Now, thank God, all the various agencies, governmental and non-governmental, are working (to resolve the water crisis) and should continue with all seriousness,” Khamenei added.

How will all these “various agencies” manage to “resolve the water crisis”? Will the heavens open? The main thing that the Iranian government can do is to cease its policy of diverting what water there is in Khuzestan to other areas of the country where not Arabs, but Persians live. This favoring by the Islamic Republic of the roughly 50% of the Iranian population that is Persian over the four other major ethnic groups – Arabs, Azeris, Kurds and Baloch — is a source of great unhappiness to those groups. The Arabs of Khuzestan have other grievances, too. Almost all of the oil that Iran produces comes from Khuzestan; the Arabs live amidst that wealth, they see the black gold being pumped out of their ground and hauled away in trucks; they are keenly aware that they share very little of the resulting riches, that end up being spent by the government in Tehran mainly on the privileged Persians and on making mischief abroad.

Demonstrators in the town of Aligudarz in Lorestan province marched to voice support for protesters in neighboring Khuzestan late on Thursday on the eighth night of protests.

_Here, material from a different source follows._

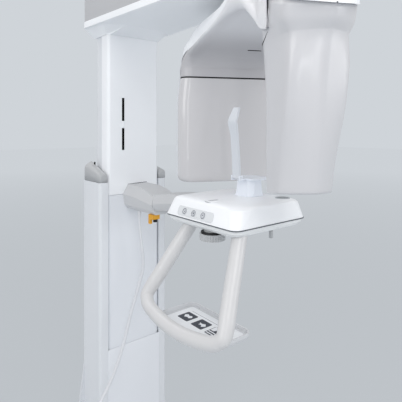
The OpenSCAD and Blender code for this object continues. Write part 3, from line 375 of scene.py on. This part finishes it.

Videos showed protesters chanting slogans against Khamenei.

Khamenei must be alarmed. Not only are the protests in Ahwaz among the Arabs not dying down, but they have spread to Lorestan, a province just to the north of Khuzestan, where marchers shouted their support for the protesters in Ahwaz. And in Lorestan, two-thirds of the people are Kurds, which means that, as in Ahwaz, it is not only fury over the mishandled water problem, but also ethnic resentment of the domineering Persians that feeds the seemingly unassuagable anger.

Other videos from Aligudarz showed two young men who appeared to have been shot….

At least one policeman and three young men had been shot dead in earlier protests. Officials have blamed “rioters,” but activists said on social media the protesters were killed by security forces in Khuzestan….

Eight killed so far — as of July 22 — in Khuzestan and Lorestan. Will the killing continue, or is Khamenei’s new-found “kinder, gentler” approach now going to prevail, filtering all the way down to the Iranian soldiers trying to contain the protesters? They might discover that the Supreme Leader is right; letting the protesters march and shout themselves hoarse is the best way to calm the figurative waters. And while the ethnic resentments of Arabs in Khuzestan and Kurds in Lorestan will always remain, at least the anger over the drought can be mitigated. All Tehran has to do is to collect the water that has been taken out of Khuzestan and Lorestan and redirect it to It those parched provinces. It will buy the Supreme Leader time, while his monstrous regime waits, expectantly, for the capitulation by the Americans on the Iran deal, which when it happens will bring in so many hundreds of billions of dollars to Tehran that can be used to buy, once again, the temporary loyalty of Iran’s disaffected minorities.

Right now Iran is teetering on the edge of economic disaster which, on the Iranian street, is translated into political rage. But don’t worry, Supreme Leader. Before your regime collapses, the Bidenite cavalry will come to the rescue, not of beleaguered fellow Americans, but of the malevolent regime that manages to survive, just, in Tehran. Those four horsemen of the apocalypse, Biden, Blinken, Sullivan, and Malley, will lift those crippling sanctions, and provide Iran with a new burst of unfreedom that, as long as the Bidenites rule, shall not perish from the earth.